I’ve found that if you want a pure ember.js and django ecosystem (w/out any ruby or rake pipeline in the mix) you can get away with using the django-compressor to do your JS build step. This build tool also has a hook that lets you shell out to npm for

  1. coffee script compilation (npm install coffee-script)
  2. handlebars template pre-compilation (npm install django-ember-precompile)
  3. less (npm install less)

From here you have the option to compress the js down (production situation) or leave each file as is (to help debug locally for example)

The only real issues I’ve found is that minispade (if you are using it instead of requireJS) would require yet another npm module of some type (thou I’m not sure what this would look like as I’ve never used minispade)

Also since django 1.5 was released you can now mix django and ember templates using the {% verbatim %} tag out of the box (no extra stuff required)

I ended up writing a custom ember-data adapter for my REST backend (as it’s django specific)

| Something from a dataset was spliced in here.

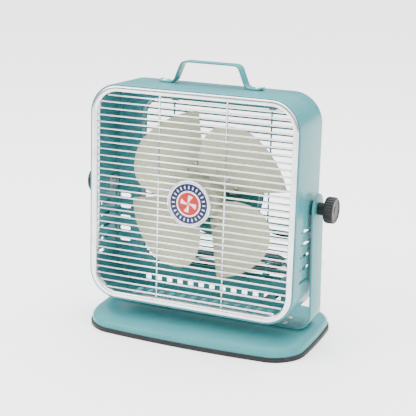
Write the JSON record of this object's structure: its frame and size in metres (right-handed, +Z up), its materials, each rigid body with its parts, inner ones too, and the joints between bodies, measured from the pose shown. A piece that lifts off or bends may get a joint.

So far I’ve had great success with ember.js + ember-data on top of django

Yeah, I’m using the .NET Web API. I’ve just pushed to GitHub: https://github.com/MilkyWayJoe/Ember-Contact-Management-WebAPI

It’s still “under construction” tho

@toranb Thanks for making a screencast that focuses on Ember and not the backend software so much. It is also good to see a Python backend, but the focus on Ember is what I really like from this cast.